On m’a récemment suggéré de voter pour rester dans l’Union européenne afin que le Royaume-Uni puisse se battre pour la changer depuis l’intérieur, pour la rendre meilleure. C’est une idée aussi noble que l’idée de former la Communauté économique européenne en 1957, mais je crains que les intérêts particuliers de certains (et ils sont déjà trop nombreux) ne soient compromis si l’Union européenne devait vraiment changer et devenait ce qu’elle aurait pu ou aurait dû être.

Les deux camps se basent sur la peur pour motiver leurs électeurs

Evidemment, cela va être serré, et seule une petite proportion de la population fera la différence dans ce référendum. Les derniers sondages montrent qu’il y a presque autant d’eurosceptiques que de personnes qui veulent rester dans l’Union européenne. Les deux camps ont des opinions tellement tranchées qu’ils n’en changeront jamais. Ce sont des gens qui ne savent pas encore vraiment quoi voter, des gens comme moi, qui feront la différence !

Convaincre les personnes qui ne se sont pas encore décidées ne sera pas chose facile car, d’après ce que je constate, les deux camps ne s’appuient pas sur des faits et se basent sur la peur pour motiver leurs électeurs.

Je ne serais pas surpris de voir les gros titres afficher «Tous les nouveaux nés mourront si le Royaume-Uni quitte/reste dans l’Union européenne». Cela n’est pas encore arrivé, mais je suis sûr que ce n’est qu’une question de temps ! Difficile de produire des éléments lorsqu’il s’agit de comprendre les enjeux et les conséquences des deux décisions, mais les deux camps sont trop occupés à m’expliquer quelle serait l’horreur inévitable qu’entraînerait le «mauvais» vote !

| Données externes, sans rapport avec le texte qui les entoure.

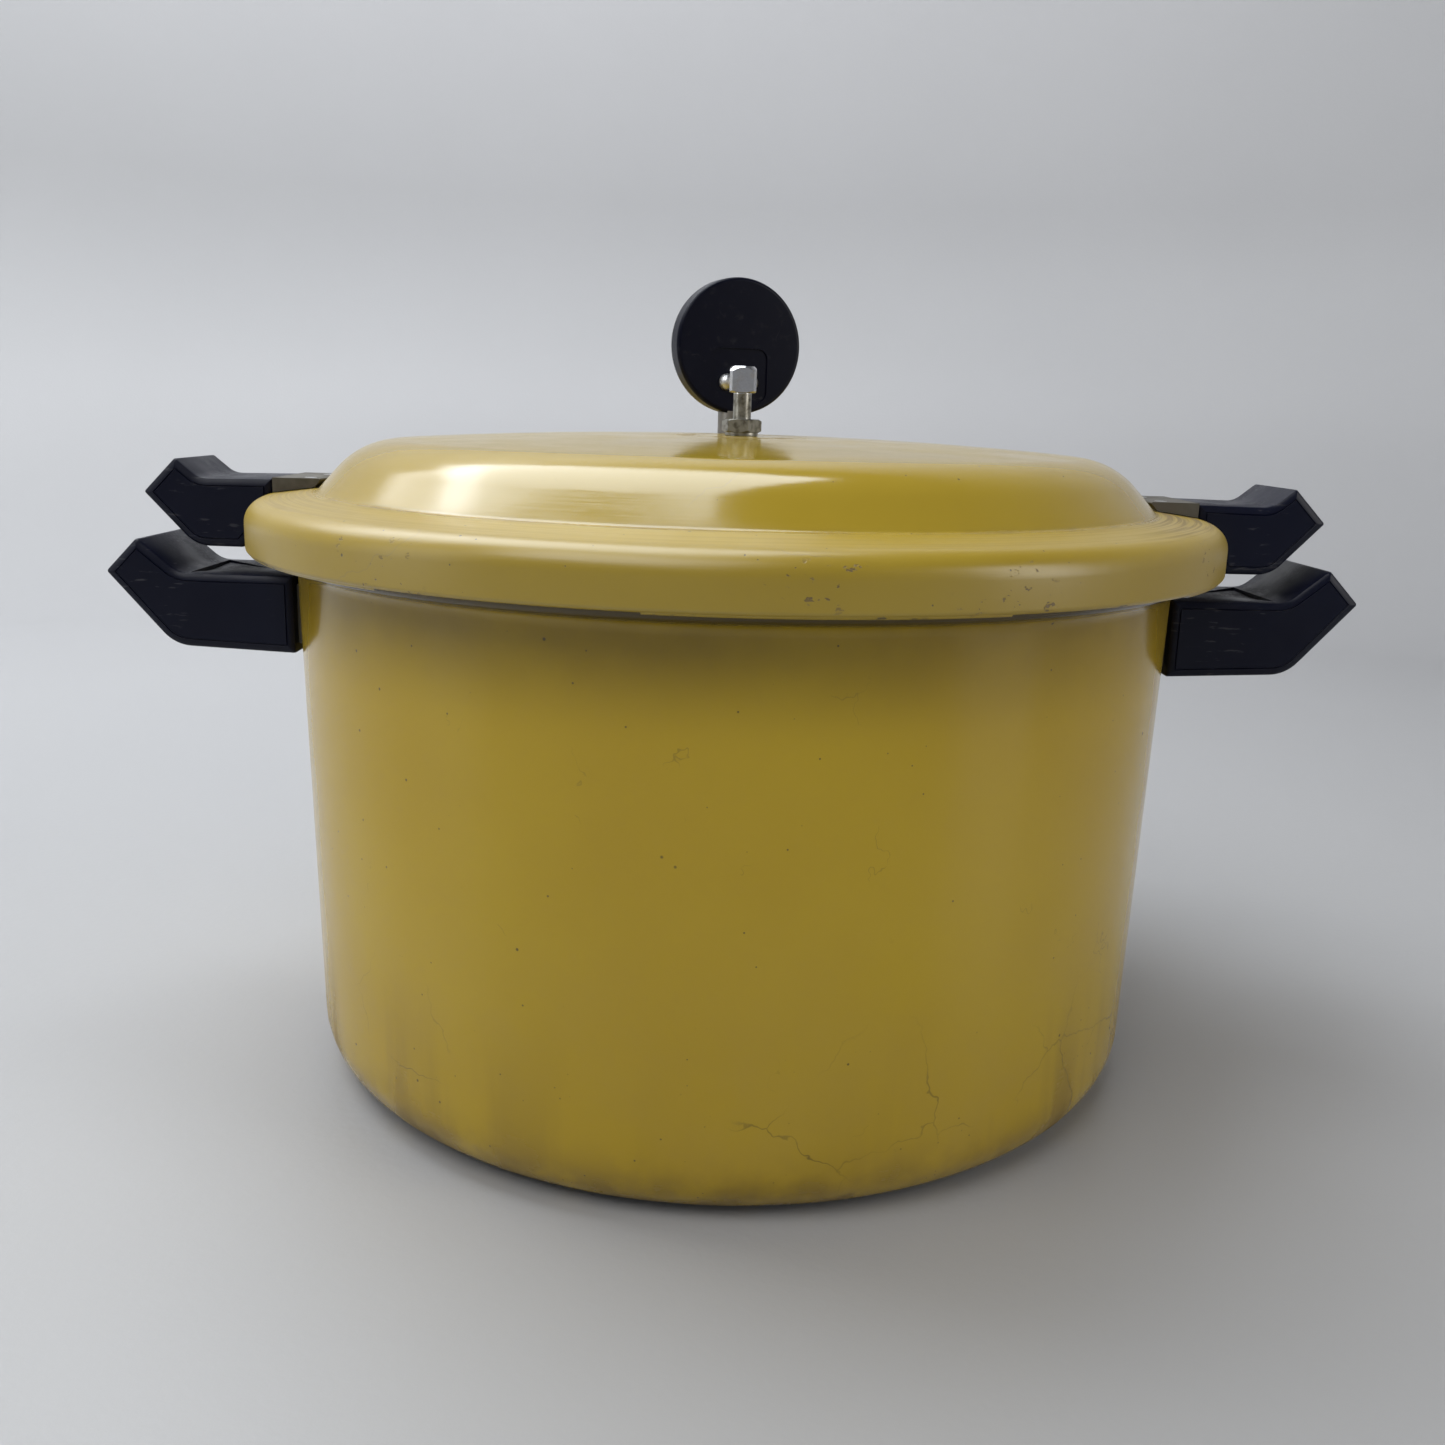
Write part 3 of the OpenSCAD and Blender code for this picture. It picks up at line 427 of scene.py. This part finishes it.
def lid_enamel():
    p, colour, rough, height = enamel_base("lid_enamel", SHADED_LID_COLOURS, 0.8)
    x, y, z = p.split()
    out = p.radius()
    angle = p.math("ARCTAN2", y, x)
    # the ledge: brown rubbed rings, strongest beside the handles
    rings = p.noise(1, 3, p.join(p.times(out, 700), p.times(angle, 2.2), 0.0))
    on_ledge = p.times(p.step(out, 0.152, 0.156), p.step(out, 0.170, 0.176, 1, 0))
    beside = p.plus(p.step(x, 0.115, 0.15), p.step(x, -0.115, -0.15, 0, 0.3))
    scuff = p.times(on_ledge, p.plus(p.times(beside, 0.8), 0.18), p.step(rings, 0.42, 0.62))
    colour = p.mix(p.times(scuff, 0.8), colour, (0.15, 0.095, 0.035))
    # darker brown in the fold at the foot of the dome
    from_fold = p.math("ABSOLUTE", p.math("SUBTRACT", out, 0.1545))
    fold = p.times(p.step(from_fold, 0.0, 0.0022, 1, 0), p.step(p.noise(45, 3), 0.35, 0.7))
    colour = p.mix(p.times(fold, 0.45), colour, SCORCH)
    # a ring of small rubbed spots round the vent pipe on the crown, partly wear and partly a painted dark
    # reflection of the pipe
    from_vent = p.radius((VENT[0] * MM, VENT[1] * MM))
    wear_and_reflection = p.times(
        p.step(p.math("ABSOLUTE", p.math("SUBTRACT", from_vent, 0.0205)), 0.0015, 0.0055, 1, 0),
        p.step(p.noise(110, 4), 0.4, 0.6),
        p.step(out, 0.06, 0.07, 1, 0),
    )
    colour = p.mix(p.times(wear_and_reflection, 0.75), colour, (0.17, 0.11, 0.04))
    # chips on the skirt and along its lower edge
    on_skirt = p.times(p.step(out, 0.172, 0.1755), p.step(z, 0.2075, 0.2045))
    chip_noise = p.noise(1, 4, p.stretched(260, 260, 420), 0.6)
    chip_zone = p.step(p.noise(14, 2), 0.56, 0.62)
    chips = p.times(on_skirt, p.step(chip_noise, 0.62, 0.65), chip_zone)
    lower = p.times(
        p.step(z, 0.1929, 0.1922),
        p.step(p.noise(1, 4, p.stretched(210, 210, 600)), 0.6, 0.64),
        p.step(p.noise(19, 2), 0.5, 0.58),
    )
    dots = p.plus(specks(p, 60, 0.04, 0.3), specks(p, 130, 0.065, 0.22), specks(p, 280, 0.1, 0.12))
    colour = p.mix(p.times(lower, 0.75), colour, GRIME)
    colour = p.mix(p.times(dots, 0.8), colour, GRIME)
    colour = p.mix(p.times(chips, 0.85), colour, (0.12, 0.075, 0.03))
    scratch = p.times(cracks(p, 12, 0.004), p.step(p.noise(15, 2), 0.55, 0.62))
    colour = p.mix(p.times(scratch, 0.35), colour, (0.2, 0.15, 0.07))
    rough = p.plus(rough, p.times(scuff, 0.22), p.times(wear_and_reflection, 0.25), p.times(chips, 0.2))
    # the skirt and ledge are handled and scoured more than the dome, so they shine less
    dull = p.times(p.step(out, 0.150, 0.158), 0.18)
    p.set(Base_Color=colour, Roughness=p.plus(rough, dull))
    hollows = p.plus(p.times(chips, -5.0), p.times(lower, -4.0), p.times(dots, -2.5))
    p.bump(p.plus(height, hollows, p.times(scuff, -1.0)), 0.00002)
    return p.material


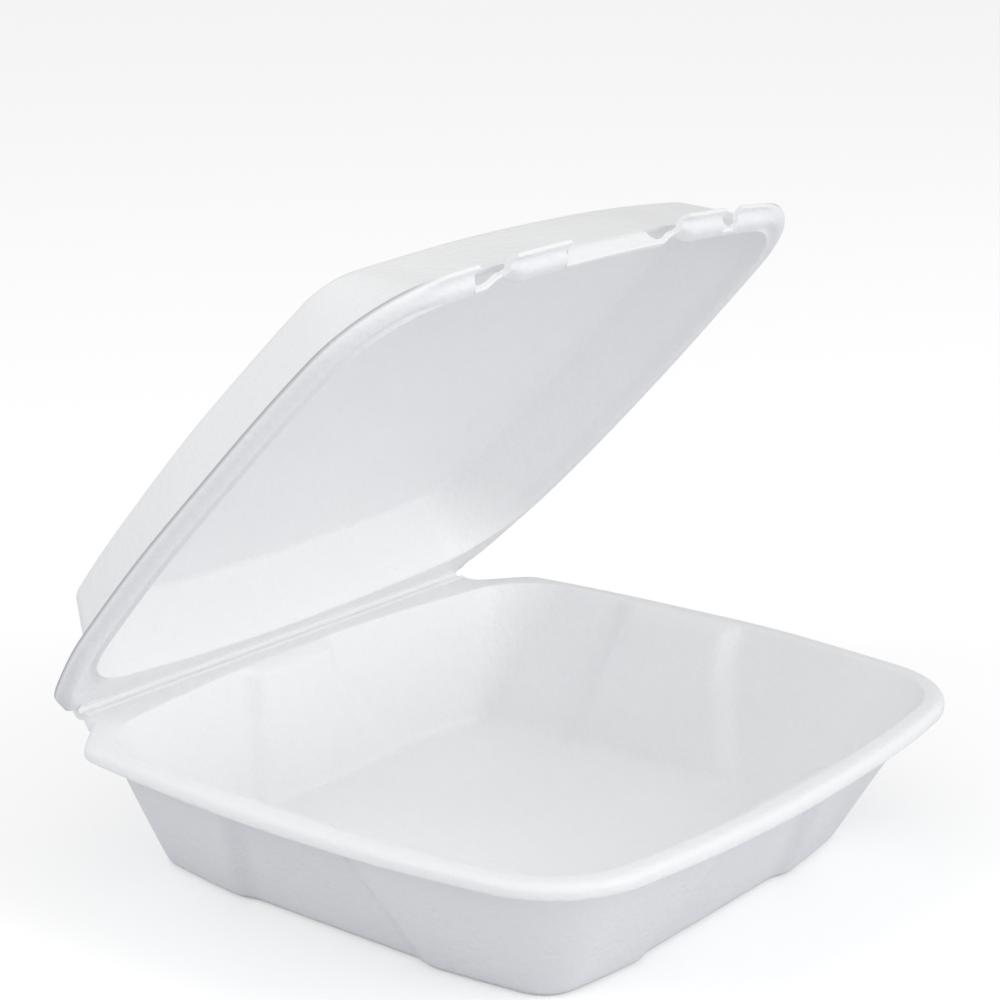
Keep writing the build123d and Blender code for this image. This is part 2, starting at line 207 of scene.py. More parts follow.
class Columns:
    """Places around the shell: the four bowed sides in turn, each with the corner that follows it.

    The front side has fixed places in its middle, so that cuts fall on them, and stretches at its two
    ends. The other sides are parted evenly.
    """

    def __init__(self, breaks, step, tail=6, turns=26):
        spans = [np.linspace(a, b, max(int(round((b - a) / step)), 1), endpoint=False)
                 for a, b in zip(breaks, breaks[1:])]
        self.places = np.concatenate([*spans, breaks[-1:]])
        self.tail, self.turns = tail, turns
        self.side_count = len(self.places) + 2 * tail
        self.count = 4 * (self.side_count + turns)
        # Kind of each column: the number of its side, or that number and 4 in the corner that follows
        kinds = [np.full(n, k) for k in range(4) for n, k in ((self.side_count, k), (turns, k + 4))]
        self.kind = np.concatenate(kinds)

    def outlines(self, half, front, back, bow, corner, press=0.0, narrow=0.0, depth=0.0, rear=1.0):
        """Closed outlines, one row for each level, and their outward directions.

        At t along a side its point stands at reach - bow + sqrt(bow^2 - t^2) from the middle. In the
        sunken panel it eases to reach - depth over PANEL_RUN beyond the panel's end, which moves from its
        place at the foot to that at the ledge as narrow grows from 0 to 1. A corner is an arc about the
        point that lies bow - corner from the middles of both its bows. The two at the back have rear times
        that radius.
        """
        sizes = np.atleast_1d(half, front, back, bow, corner, press, narrow, depth, rear)
        half, front, back, bow, corner, press, narrow, depth, rear = np.broadcast_arrays(*sizes)
        reach = np.stack([half, back, half, front], 1)
        centres = SIDES * (reach - bow[:, None])[..., None]
        apart = np.roll(centres, -1, 1) - centres
        span = np.linalg.norm(apart, axis=2, keepdims=True)
        square = np.stack([apart[..., 1], -apart[..., 0]], 2) / span
        square *= np.sign((square * (SIDES + np.roll(SIDES, -1, 0))).sum(2, keepdims=True))
        corner = np.stack([corner * rear, corner * rear, corner, corner], 1)[..., None]
        short = bow[:, None, None] - corner
        middle = centres + apart / 2 + square * np.sqrt(short ** 2 - (span / 2) ** 2)
        leave = (middle - centres) / short
        arrive = (middle - np.roll(centres, -1, 1)) / short
        points, ways = [], []
        ends = np.linspace(0, 1, self.tail + 1)
        even = np.linspace(0, 1, self.side_count)
        turning = np.linspace(0, 1, self.turns + 2)[1:-1]
        for k, side in enumerate(SIDES):
            along = np.array([-side[1], side[0]])
            first = (arrive[:, k - 1] @ along * bow)[:, None]
            last = (leave[:, k] @ along * bow)[:, None]
            t = first + (last - first) * even
            if k == FRONT:
                t = np.concatenate([
                    first + (self.places[0] - first) * ends[:-1],
                    np.broadcast_to(self.places, (len(half), len(self.places))),
                    self.places[-1] + (last - self.places[-1]) * ends[1:]], 1)
            u = (reach[:, k] - bow)[:, None] + np.sqrt(bow[:, None] ** 2 - t ** 2)
            flats = [foot + (ledge - foot) * narrow[:, None] for foot, ledge in PANELS[k]]
            within = press[:, None] * (1 - ease((np.abs(t) - np.where(t < 0, *flats)) / PANEL_RUN))
            u_pressed = u - within * (u - reach[:, k, None] + depth[:, None])
            points.append(u_pressed[..., None] * side + t[..., None] * along)
            out = (u - (reach[:, k] - bow)[:, None])[..., None] * side + t[..., None] * along
            ways.append(out / bow[:, None, None])
            start = np.arctan2(leave[:, k, 1], leave[:, k, 0])
            end = np.arctan2(arrive[:, k, 1], arrive[:, k, 0])
            angle = start[:, None] + ((end - start) % (2 * np.pi))[:, None] * turning
            way = np.stack([np.cos(angle), np.sin(angle)], 2)
            points.append(middle[:, k, None] + corner[:, k, None] * way)
            ways.append(way)
        return np.concatenate(points, 1), np.concatenate(ways, 1)

    def front(self, x):
        """Column of the front side that stands at x."""
        first = FRONT * (self.side_count + self.turns) + self.tail
        return first + int(np.argmin(np.abs(self.places - x)))


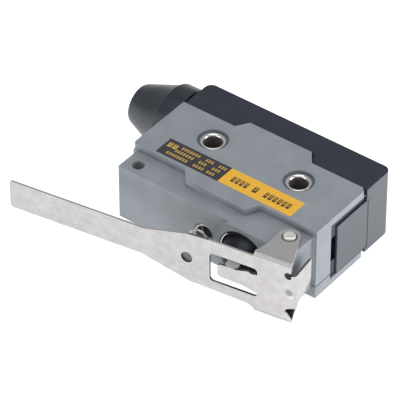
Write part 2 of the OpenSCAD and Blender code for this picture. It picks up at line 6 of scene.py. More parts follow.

Le seul problème maintenant, c’est qu’après avoir essayé d’explorer les pour et les contre, je suis déchiré entre les idéaux sur lesquels l’Union européenne a été fondée et la haine que j’éprouve envers ce qu’elle est devenue. J’ai également le sentiment que, d’une façon ou d’une autre, une manipulation technique ou de procédure fera que le Royaume-Uni restera dans l’Union européenne, quelque soit le résultat. Après tout, il est peu probable que David Cameron ait autorisé le référendum s’il n’était pas sûr du résultat.